You don’t have to stare too deeply into a beer-filled crystal ball to predict that (1) there will be a constant flow of launches of floral/fruity lagers, in the wake of Hop House 13, and (2) this poses big problems for the “standard” lager giants, who can’t reformat their existing beers, for fear of alienating their existing drinkers, but who are not recruiting new drinkers in enough numbers to maintain market share. The “lager louts” of the 1980s are now, to revive an old joke, becoming Saga louts, 30 years on, as they close in on their 60s, and nobody aged 18 wants to drink the beer a 60-year-old drinks. It looks like Carlsberg’s pet British micro, London Fields, has already had an attempt at a “fruity” lager with the launch of Broadway Boss, using a “traditional” hop in the boil but “a new American variety in the whirlpool to give it a lemony zing.” Unfortunately the whole first batch has had to be recalled after high levels of DMS in the final product, but they’ll be back …
What, then, do AB InBev and Heineken do, with so much invested in Stella, Budweiser, Fosters and the rest? Will we see the launch of Stella floral, of Fosters fruity, or will they try new brands entirely, using, perhaps, their recently acquired “craft” breweries as cover? Those of you at the back shouting “Camden Town is owned by AB InBev!” – yes, exactly. What we have here with Week Nite is a floral/fruity toe in the lager by AB InBev’s marketers, to see if anybody bites. If it doesn’t work, no problem: no embarrassment for the big brands. If it does, then woo-hoo, roll that baby out round the distribution network.

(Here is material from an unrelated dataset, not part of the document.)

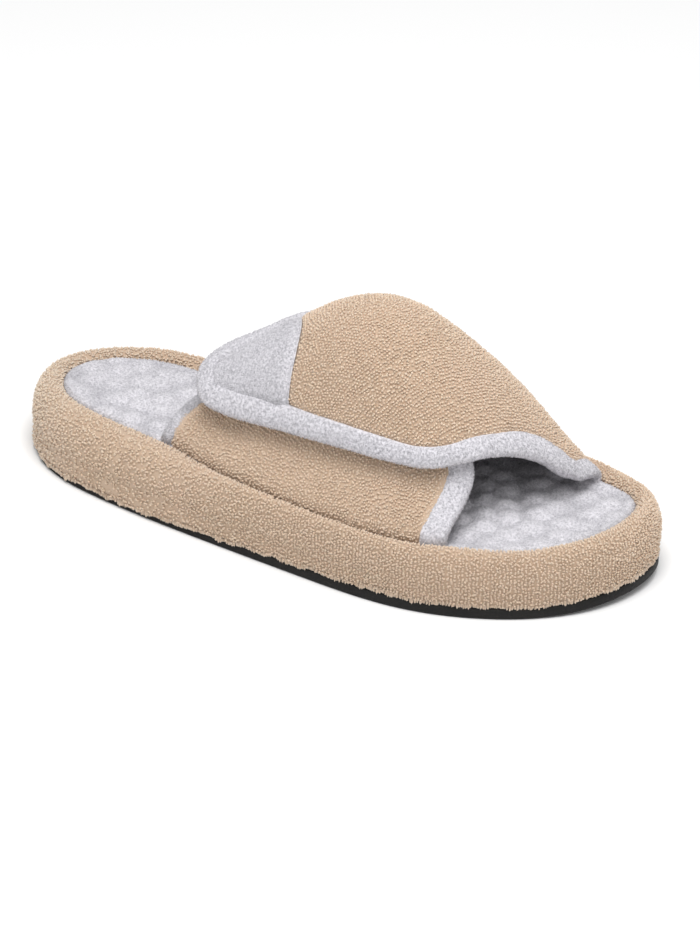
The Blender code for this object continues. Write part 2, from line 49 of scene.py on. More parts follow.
# Sizes of the solids
LENGTH = 262.0
BALL_WIDTH = 104.0
TOE_SPRING = 3.2
TOE_SPRING_START = 98.0
LOWER_EDGE_HEIGHT = 4.7
BULGE_HEIGHT = 14.5
RIM_CREST_SHARE = 0.6
RIM_INNER_DROP = 4.0
INSOLE_BOTTOM = 17.3
INSOLE_BELOW_RIM = 1.3
WALL = 3.0
FLAP_SPRING_HEIGHT = 27.0
ARCH_IN = 12.5
FLARE_END = 40.0
FLAP_FOOT_IN = 0.35
FOOT_DROP_PER_DEGREE = 0.8
UNDER_FLAP_RISE = 30.0
UNDER_DEPTH_MIDDLE = 5.1
UNDER_DEPTH_AT_BINDING = 6.6
UNDER_FLAP_END = 80.0

# How far the flaps' feet run down into the well, as an angle round the arch
HIDDEN_FOOT = 187.0

# How finely the outline and the platform's section are sampled
RING_COUNT = 720
SECTION_ROWS = 80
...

And on cue, *ding* into my email intray today comes a release from Shepherd Neame about its new Bear Island Triple Hopped Lager, hopped with Saaz, pretty much the standard “noble” lager hop, from Bohemia, somewhat herby, but also Challenger, a British hop with a touch of orange marmalade, and, that one again, Mosaic, for the floral/tropical/citrus delivery. There’ll be plenty more along soon.